Around half of all vehicles purchased in the U.S. in 2024 were imported, and even many cars made in America had only 40% to 50% domestically-made parts. As a result, just 25% of all cars sold here can actually be considered to be “made in America,” according to the White House.
Unfortunately, imposing a 25% tariff on cars and car parts could make all the rest of those cars much more expensive. In fact, Dan Ives, of Wedbush Securities, a Wall Street firm, shared he estimates that the average price of cars is expected to increase between $5,000 and $15,000. As new car prices surge, this will increase demand for used cars, driving up prices for these vehicles as well.
Some people are rushing to purchase new or used vehicles before the full effects of the tariff hit and prices go up. If you’re already in the market and have the money, this may not be a bad idea.

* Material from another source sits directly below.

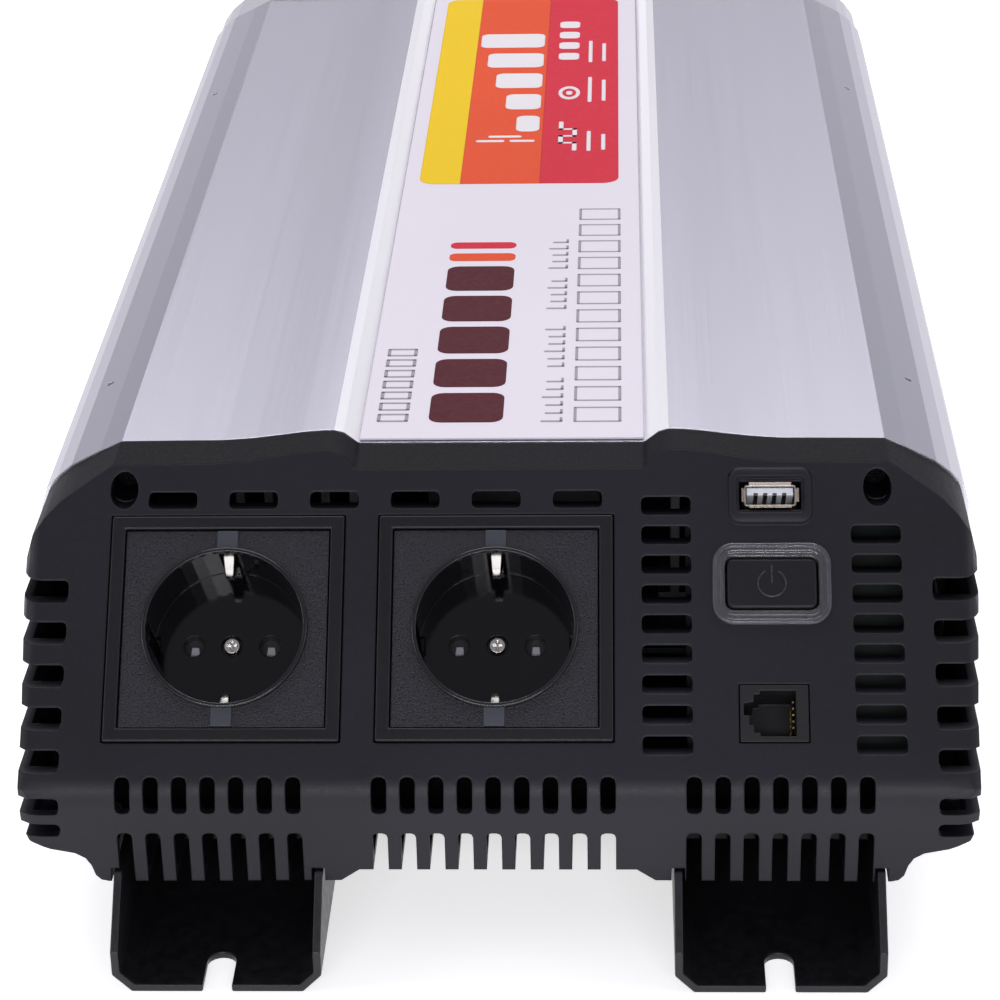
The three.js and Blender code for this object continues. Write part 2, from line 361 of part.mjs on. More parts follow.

For those who may need a car in the coming months or years but aren’t ready to pull the trigger yet, it’ll be important to find other ways to keep costs down, including downgrading and buying a cheaper vehicle than you might have hoped, sticking to used cars, and arming yourself with the information you need to negotiate effectively on price — such as the latest blue book valuations of vehicles you're considering.
Unfortunately, with car prices climbing, there may also be more pressure to take out larger auto loans and auto loans with longer terms. Resist this temptation if you can, as auto loan balances have already hit record highs — as have defaults — and borrowing too much for a car could harm your other financial goals.